Pollutant vertical mixing in the nocturnal boundary layer enhanced by density currents and low-level jets: two representative case studies

Abstract

Turbulent and intermittent characteristics of the nocturnal boundary layer play an important role in determining the transport, diffusion, and storage of momentum, heat, and atmospheric pollutants. Here we use micrometeorological observations and numerical simulations to analyze two coherent turbulent structures—a density current and a low-level jet (LLJ)—that enhance mixing and intermittent turbulence in the nocturnal boundary layer. We analyze in detail their impact on the distribution of simulated pollutant concentrations. The Weather Research and Forecast (WRF) model is coupled with the Community Multiscale Air Quality photochemical model to simulate the dispersion of pollutants for the density-current and LLJ cases.

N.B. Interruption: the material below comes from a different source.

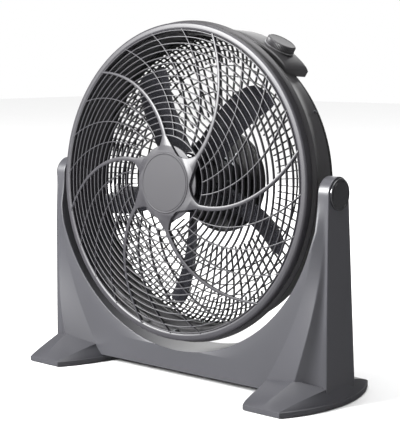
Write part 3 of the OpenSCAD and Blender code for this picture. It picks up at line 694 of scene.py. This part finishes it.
class BOXFAN_OT_front_grille(bpy.types.Operator):
    """Add the front grille: rings, thick curved arms that spread into a star, thin ribs and a rim"""
    bl_idname = "boxfan.front_grille"
    bl_label = "Front grille"

    def spokes(self, s, starts, first, width, proud, rows, corner):
        """Curved bars on the dome. Along a bar the radius grows evenly and the angle turns with it;
        across it, each point lies half a width less its corner's inset to one side. A width that
        grows to a whole sector near the hub makes the bars meet in a star."""
        t = np.linspace(0, 1, rows)
        r = first + (s.opening - 1.5 - first) * t
        turned = np.maximum(r - s.hub_r + 4, 0) / (s.opening - s.hub_r + 4) * s.sweep
        slant = np.hypot(1, r * s.sweep / (s.opening - s.hub_r + 4))
        half = 0.5 * width(t, r) * np.where(r > s.hub_r + 12, slant, 1)
        sharp = smooth((r - 62) / 6)[:, None]
        # Side, inset from it, and depth behind the front, round the bar's section
        side, inset, depth = np.array([
            (-1, 0, corner), (-1, 0.3 * corner, 0.3 * corner), (-1, corner, 0), (1, corner, 0),
            (1, 0.3 * corner, 0.3 * corner), (1, 0, corner), (1, 0, s.rib_depth + proud),
            (-1, 0, s.rib_depth + proud)]).T
        across = side * np.maximum(half[:, None] - inset * sharp, 0.02)
        deep = np.where(depth > corner, depth, depth * sharp)
        turn = np.asarray(starts)[:, None, None] + turned[:, None] + across / r[:, None]
        y = np.broadcast_to(dome_y(s, r)[:, None] - proud + deep, turn.shape)
        points = np.stack([r[:, None] * np.cos(turn), y, r[:, None] * np.sin(turn)], axis=-1)
        return surface(capped(points))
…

The terms of the pollutant-concentration budget are then analyzed to quantify the contribution of different atmospheric processes on the net $$\hbox {NO}_2$$ and $$\hbox {O}_3$$ concentrations. The results show that the WRF model reproduces successfully the essential characteristics observed in the density-current and LLJ cases. The density-current simulation shows turbulent-mixing enhancement in the frontal zone of the density current, leading to significant vertical pollutant diffusion. Results also indicate that the LLJ is able to transport pollutants from the residual layer to the surface layer due to vertical diffusion. In both cases, the main mechanism responsible for pollutant transport is the horizontal advection.